▶ Given instruction:
Print the lines of the data, starting with the first, up to and including the line where "34.0, 34.0)), detail=3.0)" appears.
━━━ Data block ━━━
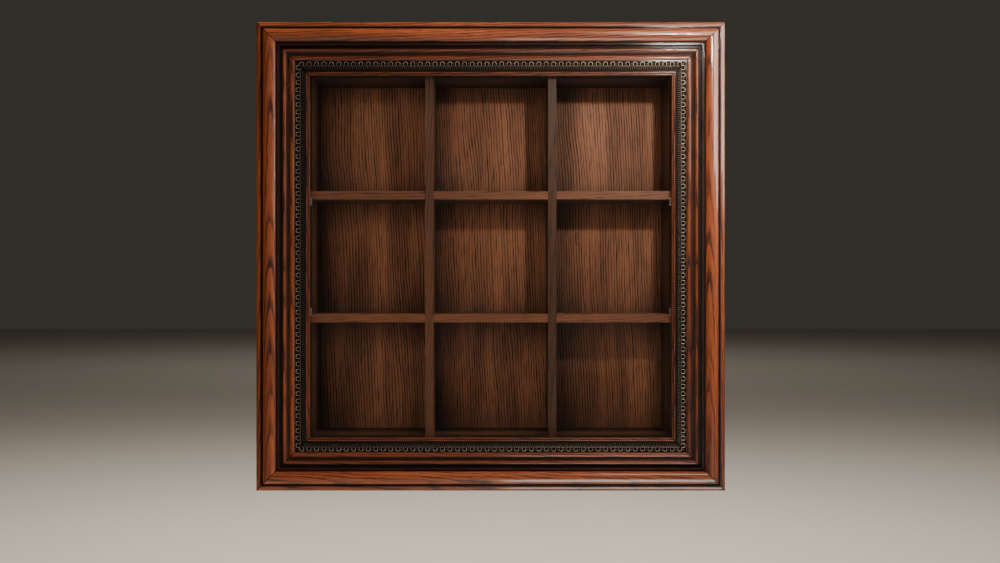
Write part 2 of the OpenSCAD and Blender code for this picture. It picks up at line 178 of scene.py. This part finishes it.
def stained_oak(name, along, seed, light, dark, pore, ring=4.6, pith=(0.11, 0.05), taper=0.05,
                wander=7.0, contrast=1.0, coat=0.2, polish=0.25, glaze_and_shade=None):
    """Open-grained oak under stain and varnish. Growth rings stand round a pith beside
    the board, so flat faces get arches and edges get straight lines; along is the grain."""
    t = Tree(name)
    x, y, z = t.object_axes()
    run, cross = (x, z) if along == "X" else (z, x)
    run = t.maths("ADD", run, seed[0])
    cross = t.maths("ADD", cross, seed[1])
    deep = t.maths("ADD", y, seed[2])
    cross_in, deep_in = bent_fibres(t, run, cross, deep, wander)
    early = early_wood(t, run, cross_in, deep_in, ring, pith, taper)
    pores = open_pores(t, run, cross_in, deep_in, early)
    fibre = t.noise(t.scaled((run, cross, deep), (45.0, 2300.0, 2300.0)), detail=1.0)
    tone = t.noise(t.scaled((run, cross_in, deep_in), (3.2, 34.0, 34.0)), detail=3.0)

    shade = t.maths("MULTIPLY", early, 0.62 * contrast)
    shade = t.maths("ADD", shade, t.remap(tone, 0.34, 0.68, -0.1, 0.42))
    shade = t.maths("MULTIPLY_ADD", fibre, 0.18, t.maths("SUBTRACT", shade, 0.06), clamp=True)
    colour = t.mix(shade, srgb(*light), srgb(*dark))
    colour = t.mix(t.maths("MULTIPLY", pores, 0.85 * contrast, clamp=True), colour, srgb(*pore))
    rough = t.maths("MULTIPLY_ADD", pores, 0.2, t.remap(tone, 0.3, 0.7, 0.45, 0.58))
    # Darkens toward the pore colour, rougher and with less coat, as the given darkening asks: glaze and
    # painted shade on the moulding, painted shade in the case's corners
    if glaze_and_shade:
        glaze_and_shade_mask = glaze_and_shade(t, x, z)
        colour = t.mix(glaze_and_shade_mask, colour, srgb(*pore))
        rough = t.maths("MULTIPLY_ADD", glaze_and_shade_mask, 0.25, rough)
        if coat:
            coat = t.maths("MULTIPLY_ADD", glaze_and_shade_mask, -coat, coat)

    relief = t.maths("MULTIPLY_ADD", fibre, 0.12, t.maths("MULTIPLY", early, -0.3))
    relief = t.maths("SUBTRACT", relief, pores)
    return t.principled(Base_Color=colour, Roughness=rough, Normal=t.bump(relief, 0.14 * MM, 0.5),
                        Coat_Weight=coat, Coat_Roughness=polish, Specular_IOR_Level=0.2,
                        Coat_Normal=t.bump(relief, 0.06 * MM, 0.4))


def moulding_glaze_and_shade(t, x, z):
    """Darkening of the moulding, part glaze and part painted shade: dark glaze left in the mitre joints
    and wiped off the round members, and painted shade in the hollows, from ambient occlusion and from a
    darkness listed for each member.
    The flat back of the frame keeps only a little of it."""
    across = t.maths("ABSOLUTE", x)
    upright = t.maths("ABSOLUTE", t.maths("SUBTRACT", z, MIDDLE))
    inset = t.maths("SUBTRACT", HALF, t.maths("MAXIMUM", across, upright))
    ramp = t.tree.nodes.new("ShaderNodeValToRGB")
    t.feed(ramp.inputs[0], t.maths("DIVIDE", inset, GLAZE_AND_SHADE_REACH * MM))
    points = ramp.color_ramp.elements
    while len(points) < len(GLAZE_AND_SHADE_MEMBERS):
        points.new(1)
    for point, (distance, depth) in zip(points, GLAZE_AND_SHADE_MEMBERS):
        point.position = distance / GLAZE_AND_SHADE_REACH
        point.color = (depth, depth, depth, 1)
    shelter = t.add("AmbientOcclusion", {"Distance": 9 * MM}, out="AO", samples=6, only_local=True)
    # Painted shade: darker where ambient occlusion finds the moulding sheltered
    painted_hollow_shade = t.remap(shelter, 0.1, 0.55, 0.9, 0.0)
    joint = t.maths("ABSOLUTE", t.maths("SUBTRACT", across, upright))
    joint = t.remap(joint, 0.5 * MM, 1.1 * MM, 0.95, 0.0)
    towards_back = t.split(t.add("TexCoord", out="Normal"))[1]
    moulded = t.remap(towards_back, 0.5, 0.9, 1.0, 0.25)
    members = t.maths("MULTIPLY", t.maths("MAXIMUM", painted_hollow_shade, ramp.outputs[0]), moulded)
    return t.maths("MAXIMUM", members, joint)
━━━
▶ Finished answer:
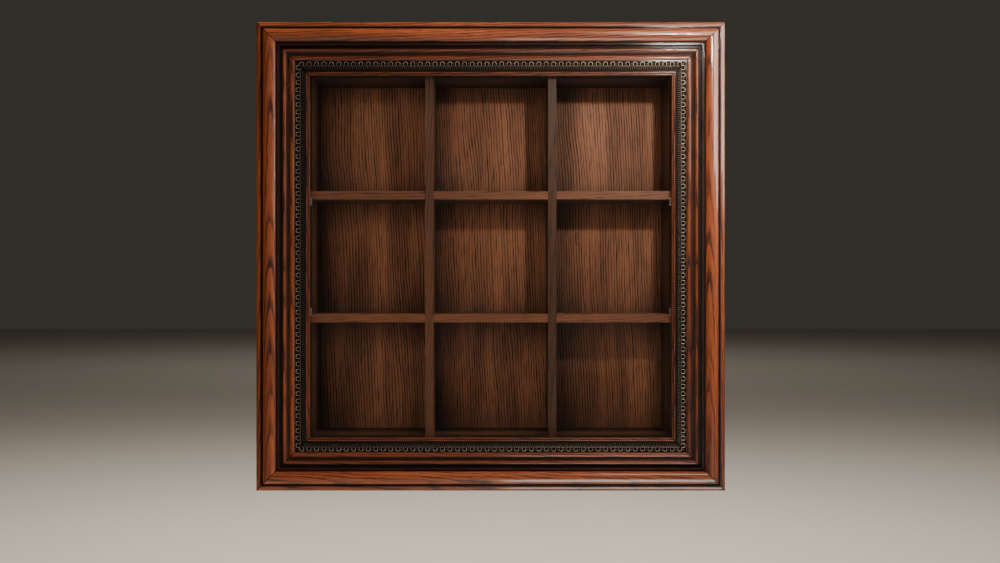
Write part 2 of the OpenSCAD and Blender code for this picture. It picks up at line 178 of scene.py. This part finishes it.
def stained_oak(name, along, seed, light, dark, pore, ring=4.6, pith=(0.11, 0.05), taper=0.05,
                wander=7.0, contrast=1.0, coat=0.2, polish=0.25, glaze_and_shade=None):
    """Open-grained oak under stain and varnish. Growth rings stand round a pith beside
    the board, so flat faces get arches and edges get straight lines; along is the grain."""
    t = Tree(name)
    x, y, z = t.object_axes()
    run, cross = (x, z) if along == "X" else (z, x)
    run = t.maths("ADD", run, seed[0])
    cross = t.maths("ADD", cross, seed[1])
    deep = t.maths("ADD", y, seed[2])
    cross_in, deep_in = bent_fibres(t, run, cross, deep, wander)
    early = early_wood(t, run, cross_in, deep_in, ring, pith, taper)
    pores = open_pores(t, run, cross_in, deep_in, early)
    fibre = t.noise(t.scaled((run, cross, deep), (45.0, 2300.0, 2300.0)), detail=1.0)
    tone = t.noise(t.scaled((run, cross_in, deep_in), (3.2, 34.0, 34.0)), detail=3.0)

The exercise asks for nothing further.